What the world needs, said Benedict, are “interventions in the form of collective action by the international community.”
“Indeed, questions of security, development goals, reduction of local and global inequalities, protection of the environment, of resources and of the climate, require all international leaders to act jointly and to show a readiness to work in good faith, respecting the law, and promoting solidarity with the weakest regions of the planet. I am thinking especially of those countries in Africa and other parts of the world which remain on the margins of authentic integral development, and are therefore at risk of experiencing only the negative effects of globalization,” the Holy Father said.
“In the name of freedom,” Benedict XVI told the UN, “there has to be a correlation between rights and duties, by which every person is called to assume responsibility for his or her choices, made as a consequence of entering into relations with others.”

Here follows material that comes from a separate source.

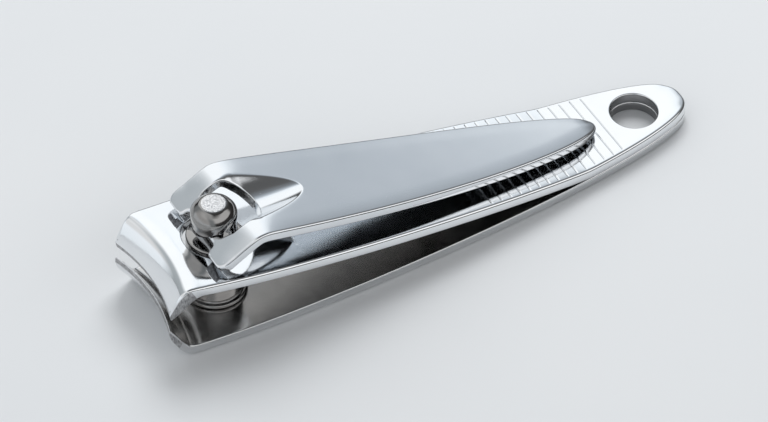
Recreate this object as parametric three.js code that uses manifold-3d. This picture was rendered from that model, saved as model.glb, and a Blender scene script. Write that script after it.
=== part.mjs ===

Being responsible for choices led the Pontiff to reflect on the use of scientific and technological advances.
“Notwithstanding the enormous benefits that humanity can gain, some instances of this represent a clear violation of the order of creation, to the point where not only is the sacred character of life contradicted, but the human person and the family are robbed of their natural identity," he said, pointing to attacks on life and the family.
“Likewise,” he reflected, “international action to preserve the environment and to protect various forms of life on earth must not only guarantee a rational use of technology and science, but must also rediscover the authentic image of creation. This never requires a choice to be made between science and ethics: rather it is a question of adopting a scientific method that is truly respectful of ethical imperatives.”